Wickedly cleverly, they charge in percentages. No hourly rates or payment per project for them. Percentages sound small and harmless, but big figures mean big fees. A small percentage of €80bn is still a staggering sum.

The reactions from chiefs of the “pensions industry” were confusing. Some told me that the average management charge was 0.5 per cent, others 1 per cent, others put it as high as 1.5 per cent. Entry charges to some pension schemes were a stunning 5 per cent, plus a 1 per cent annual management charge.

Those fund managers who could achieve economies of scale were sometimes said to have reduced their rates to as low as 0.3 per cent. Not one insider would venture a guess as to how much in total the industry robbed annually from members in commissions, fees, etc.

I listened to Gerry Hassett of Irish Life & Permanent –our largest pensions provider — on RTE rubbishing as a “red herring” suggestions that the Government should take a further slice of their fees, saying that the standard management fee was 1 per cent. He went on with a lot of syrupy bull about how the “pensions community” has to make its contribution.

There is no pensions “community”. There are the army of suckers and the faceless plutocrats. They have nothing in common.

Everyone to whom I spoke admitted that individual pensioners, many of whom had set up their own fund, suffered the most from charges. In relative terms this is probably true. In absolute terms it is misleading, because virtually every pension contributor in Ireland is being screwed — so rich are the pickings. It is merely a matter of scale .

Even if the average management charge really was as little as 1 per cent of the total pension funds under management, the annual fees collected would come to a stunning €800m a year. Far more than the extra €470m being confiscated by the Government from those same unfortunate innocents already paying the €800m fees.

Under the Government’s present proposal, the same victims will be paying both. If the average charge is 0.5 per cent the fees will be only(!) €400m.

If the Government wants to raise money from the pensions “industry”, it should ambush the predators, not the prey. There are wads of fat hiding in the carriages of the Irish pensions gravy train, waiting to be discovered and taxed.

Happily, in answer to a question I put to him in the Dail on Wednesday, Enda Kenny promised to investigate the activities of Ireland’s pensions czars. If he is serious, he will unveil a history of high charges and low performance. He will find a new goldmine, a vein he should tap long before he confiscates ordinary citizens’ savings.
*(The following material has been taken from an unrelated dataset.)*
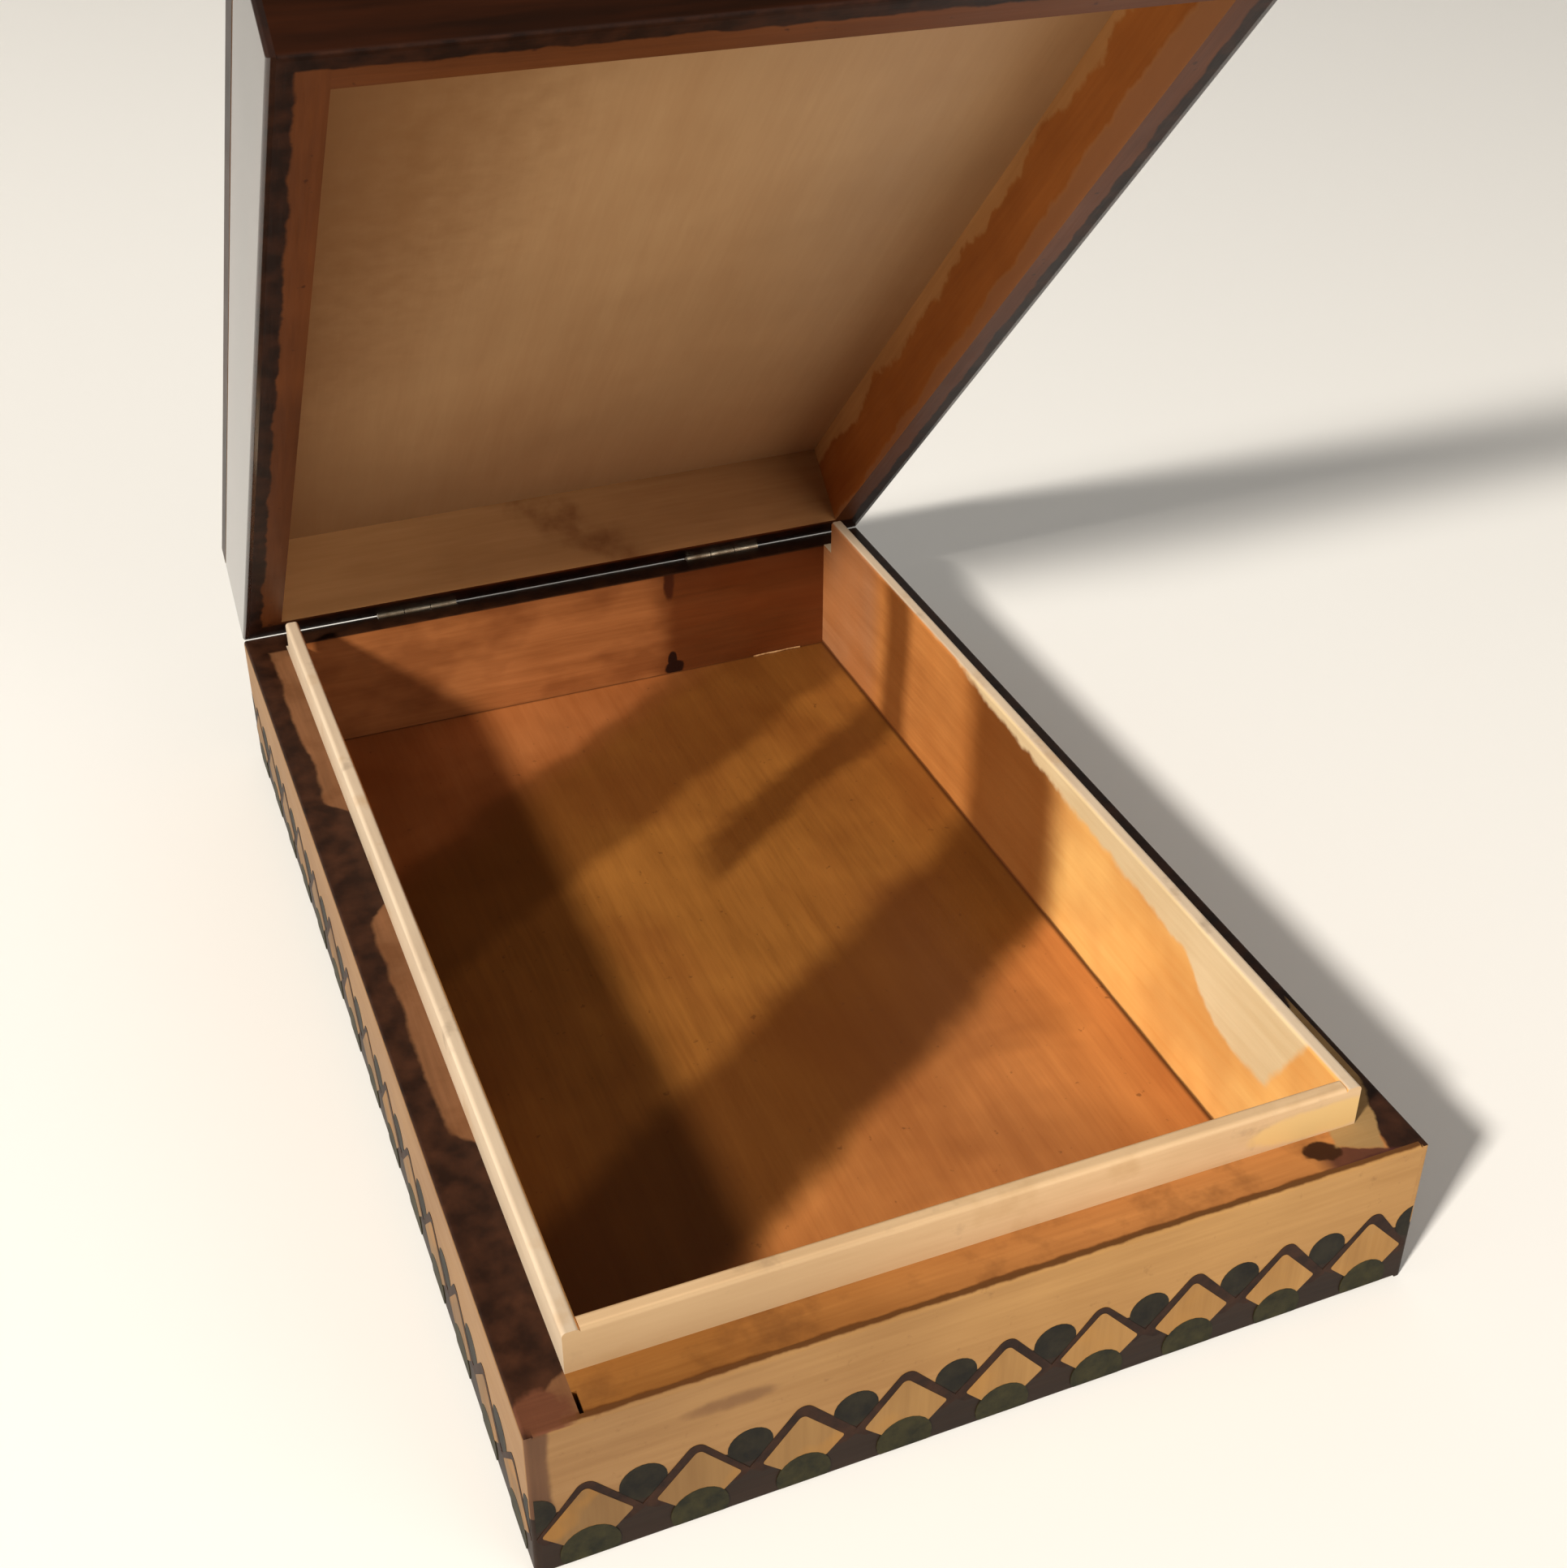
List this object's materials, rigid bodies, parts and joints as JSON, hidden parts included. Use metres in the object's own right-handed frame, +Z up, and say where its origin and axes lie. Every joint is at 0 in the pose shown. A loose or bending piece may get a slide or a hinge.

Investigators who take even a cursory look at how these fund managers have performed will be shell-shocked. In the first four months of this year, Ireland’s pension funds have, on average, lost money. Quite an achievement at a time when the main equity markets of the world recovered by over 5 per cent. Even the Irish Stock Market recoup-ed 4.4 per cent in that period.

Their brutal performance is difficult to fathom. Whatever their level of incompetence, how a collection of even half- witted fund managers could so decisively underperform a basket of equities is a mystery. But they did. Less recently on average they trotted in bottom of the OECD national fund managers league.
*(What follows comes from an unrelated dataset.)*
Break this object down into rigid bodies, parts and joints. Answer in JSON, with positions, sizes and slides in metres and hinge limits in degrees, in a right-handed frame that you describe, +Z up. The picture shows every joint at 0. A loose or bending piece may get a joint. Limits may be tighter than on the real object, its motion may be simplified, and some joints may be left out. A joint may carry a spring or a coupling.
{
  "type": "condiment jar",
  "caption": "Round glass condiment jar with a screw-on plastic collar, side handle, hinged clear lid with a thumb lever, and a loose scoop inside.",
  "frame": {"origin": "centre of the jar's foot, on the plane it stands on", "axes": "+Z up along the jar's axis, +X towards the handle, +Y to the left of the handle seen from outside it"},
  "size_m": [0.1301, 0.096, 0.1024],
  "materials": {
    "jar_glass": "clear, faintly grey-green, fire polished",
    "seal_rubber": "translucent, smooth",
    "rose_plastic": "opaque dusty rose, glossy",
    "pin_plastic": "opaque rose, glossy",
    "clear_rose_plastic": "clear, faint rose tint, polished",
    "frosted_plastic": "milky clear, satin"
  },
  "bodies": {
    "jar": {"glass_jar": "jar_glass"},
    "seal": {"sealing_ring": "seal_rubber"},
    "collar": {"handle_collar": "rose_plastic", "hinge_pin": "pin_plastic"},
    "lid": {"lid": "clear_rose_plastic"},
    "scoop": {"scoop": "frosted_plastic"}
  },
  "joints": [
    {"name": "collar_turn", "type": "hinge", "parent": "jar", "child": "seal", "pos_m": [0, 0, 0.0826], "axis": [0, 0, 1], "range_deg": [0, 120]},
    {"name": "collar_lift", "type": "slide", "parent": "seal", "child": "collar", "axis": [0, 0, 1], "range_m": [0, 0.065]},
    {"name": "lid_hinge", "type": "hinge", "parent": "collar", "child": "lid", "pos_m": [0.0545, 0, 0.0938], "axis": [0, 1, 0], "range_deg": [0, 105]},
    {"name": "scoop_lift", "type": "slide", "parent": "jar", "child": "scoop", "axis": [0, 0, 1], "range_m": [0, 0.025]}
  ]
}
Over the last 10 years, Irish pension funds have grown by a pathetic 1.2 per annum, embarrassingly outpaced by inflation running at 2.4 per cent. Over three years they have actually lost 1.5 per cent a year, and over five an even bigger 1.7 per cent.

All this time, the fund managers have extracted huge fees for their “expertise”.

The fees over five years, and three years, have probably tipped the funds into losses. The managers are making a mint while the members are being mugged.

If we could determine how much those milking our pension funds trousered over that five-year period and measure it against their members’ losses, perhaps the Government might realise where the money in the “pensions industry” was disappearing. They are taxing the wrong, but easier, target.

My guess is that well over €2bn has found its way into the mouths of predator professionals feeding off Irish pensions in the last, dismal decade.

Several surveys, including a recent one by the think-tank Tasc, have found that high charges swallowed up the value of many pensions. This is a direct transfer of wealth from the members to the managers.

Pension fund managers are not the only beneficiaries of the pensions honey pot. Many of the fund managers are themselves owned by big banks, including AIB and Bank of Ireland. Stockbrokers, who enjoy as juicy a regime for commissions as fund managers do for fees, are milking pension funds. There are administration fees, custodial fees, audit fees, forex fees, policy fees and entry fees. God knows, it would be fascinating to shine a light on these.

Enda Kenny’s willingness to probe the “pensions industry” is brilliant. Even before he starts asking questions, he could insist that the industry charges by the job and by the hour, not in percentages that yield rich rewards for shoddy work.

Perhaps he can complete his investigation before legislation to clobber ordinary pension savers is rushed through the Dail.